I consider myself a pretty good and accurate shot when it comes to most weapons. I always qualified well in the military. I shoot a variety of pistols/revolvers in different calibers and I pretty much hit what I shoot. But this pistol for some reason, shoots high and right. I don't know if its because it is a new weapon and my first composite pistol with a little different feel or me. I admit that I have only put 200 rounds through the gun and probably should put more. I thought I would ask you guys first. Has anyone had this kind of issue with this model or XD? If so, what did you do about it? Will SA help out or tell me that I'm on my own in this situation?
:smt1099


----------



## ajlandis (May 11, 2008)

You're not alone. Mine has always shot high. That's the concensus between me and three of my buddies. With a six o'clock hold, it is 2-2 1/2" high at 17 yards. My windage is correct, though. I've tried four different types of ammo and they all shoot to the same area. Dang thing is, it shoots them into really small groups. Just too high. I wonder if they make replacement front sights. It'd be nice to be able to do a swap and be on target. That and a lighter trigger would make this a dream to shoot with.


----------



## DJ Niner (Oct 3, 2006)

ajlandis, if you're shooting well (defined as nice small round groups on almost every attempt), then go ahead and make a windage sight adjustment to get the left/right closer to center. If the groups are more scattered, then practice your shooting fundamentals until the groups are small enough that you can confidently say the sights are "off" for you and your choice of ammo, THEN make the adjustment. No need to suffer; it may be the type of ammo they used at the factory, a difference in your grip, or a simple tolerance stack issue causing the bad placement.

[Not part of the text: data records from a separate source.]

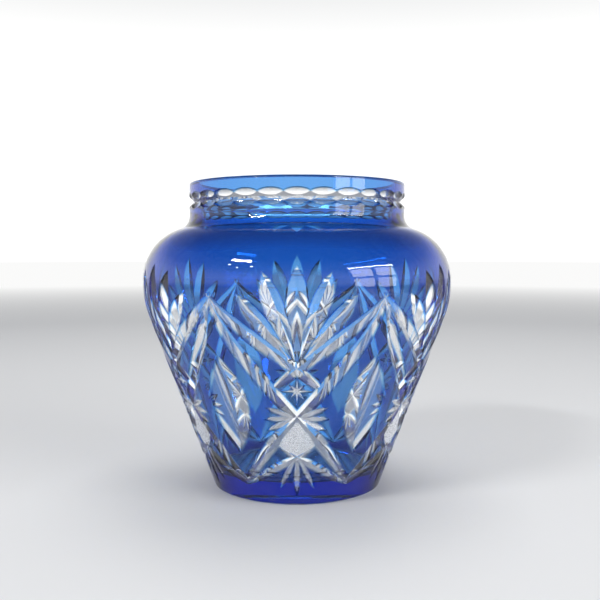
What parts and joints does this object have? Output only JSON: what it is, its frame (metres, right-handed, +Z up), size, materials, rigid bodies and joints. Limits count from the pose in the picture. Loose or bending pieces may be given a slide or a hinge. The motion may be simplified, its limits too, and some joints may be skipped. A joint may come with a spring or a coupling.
{
  "type": "cut crystal vase",
  "caption": "Round-bellied cased glass vase on a narrow foot, with a short wide neck and a wheel-cut pattern through its blue skin.",
  "frame": {"origin": "centre of the foot, on the table", "axes": "+Z up through the mouth, +X to the right of the motif that faces -Y"},
  "size_m": [0.2034, 0.2034, 0.2],
  "materials": {
    "clear_crystal": "clear lead crystal, wheel cut and polished",
    "cobalt_casing": "transparent cobalt blue overlay glass, fire polished"
  },
  "bodies": {
    "root": {"crystal_body": "clear_crystal", "rim_casing": "cobalt_casing", "shoulder_casing": "cobalt_casing", "foot_casing": "cobalt_casing", "lens_panel_1": "cobalt_casing", "lens_panel_2": "cobalt_casing", "lens_panel_3": "cobalt_casing", "lens_panel_4": "cobalt_casing", "lens_panel_5": "cobalt_casing", "lens_panel_6": "cobalt_casing", "star_panel_1": "cobalt_casing", "star_panel_2": "cobalt_casing", "star_panel_3": "cobalt_casing", "star_panel_4": "cobalt_casing", "star_panel_5": "cobalt_casing", "star_panel_6": "cobalt_casing", "bow_left_1": "cobalt_casing", "bow_left_2": "cobalt_casing", "bow_left_3": "cobalt_casing", "bow_left_4": "cobalt_casing", "bow_left_5": "cobalt_casing", "bow_left_6": "cobalt_casing", "bow_right_1": "cobalt_casing", "bow_right_2": "cobalt_casing", "bow_right_3": "cobalt_casing", "bow_right_4": "cobalt_casing", "bow_right_5": "cobalt_casing", "bow_right_6": "cobalt_casing", "leg_left_1": "cobalt_casing", "leg_left_2": "cobalt_casing", "leg_left_3": "cobalt_casing", "leg_left_4": "cobalt_casing", "leg_left_5": "cobalt_casing", "leg_left_6": "cobalt_casing", "leg_right_1": "cobalt_casing", "leg_right_2": "cobalt_casing", "leg_right_3": "cobalt_casing", "leg_right_4": "cobalt_casing", "leg_right_5": "cobalt_casing", "leg_right_6": "cobalt_casing"}
  },
  "joints": []
}
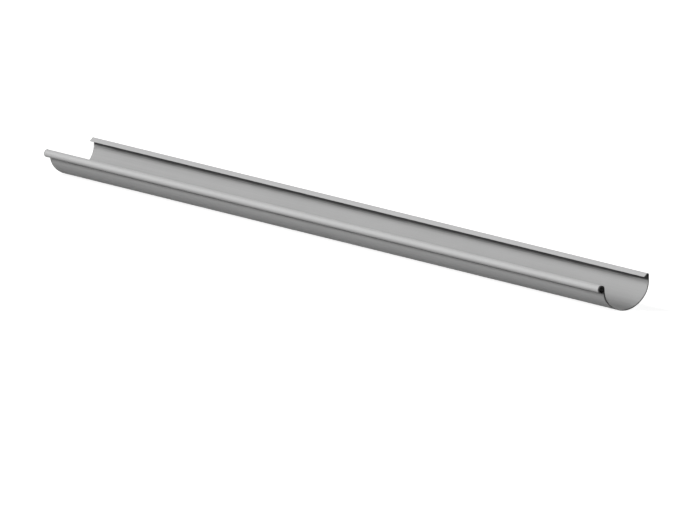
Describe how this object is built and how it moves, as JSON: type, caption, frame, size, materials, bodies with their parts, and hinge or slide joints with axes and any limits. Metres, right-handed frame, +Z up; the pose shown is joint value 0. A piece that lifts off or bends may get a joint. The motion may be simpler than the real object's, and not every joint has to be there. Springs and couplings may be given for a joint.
{
  "type": "half-round eaves gutter section",
  "caption": "Straight length of half-round steel roof gutter with a curled front bead and a folded back edge.",
  "frame": {"origin": "on the floor under the middle of the length, centred between the front bead and the back wall", "axes": "+X along the gutter, +Y towards the back edge that goes to the wall, +Z up from the floor it lies on"},
  "size_m": [1.65, 0.1402, 0.0766],
  "materials": {
    "steel_sheet": "silver grey satin coating on steel sheet"
  },
  "bodies": {
    "root": {"gutter": "steel_sheet"}
  },
  "joints": []
}
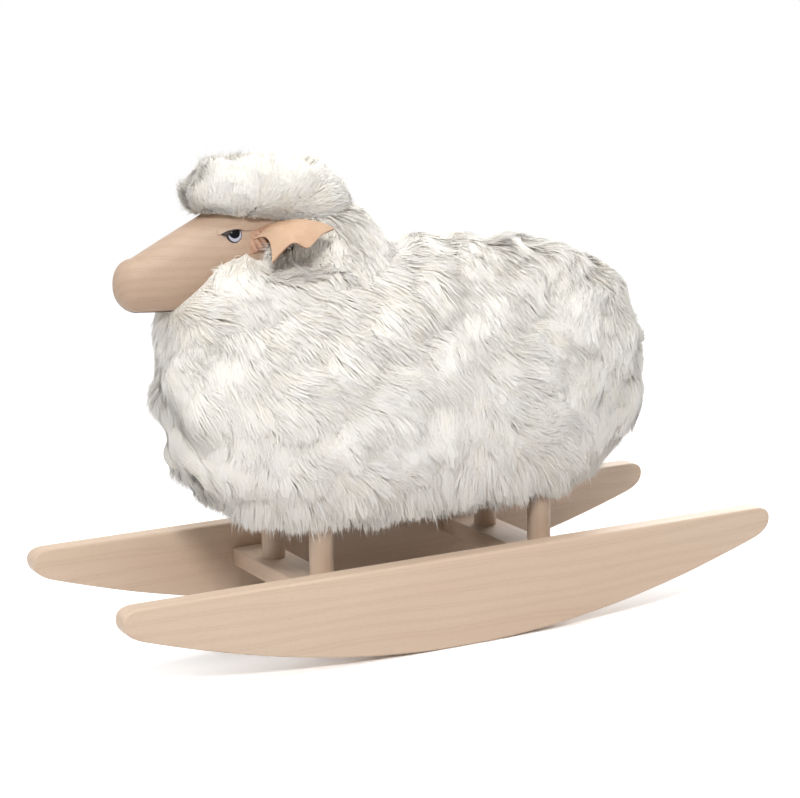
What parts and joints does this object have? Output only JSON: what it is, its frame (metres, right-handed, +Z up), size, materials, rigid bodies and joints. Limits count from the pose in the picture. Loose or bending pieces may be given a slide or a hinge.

It's nice when a gun comes from the factory already sighted-in for the user, but also fairly rare, in my experience. They get close, but that's about the best we can hope for.


----------



## ajlandis (May 11, 2008)

The windage is dead-on. Elevation is the issue. Groups are usually at or under 2" at 17 yards. Do you know any fixes on the elevation? If I filed down the rear sights, the dots won't line up right. Plus, I'm not crazy about filing on them in the first place.


----------



## DJ Niner (Oct 3, 2006)

My mistake ajlandis; my reply should have been addressed to Helios. the original poster.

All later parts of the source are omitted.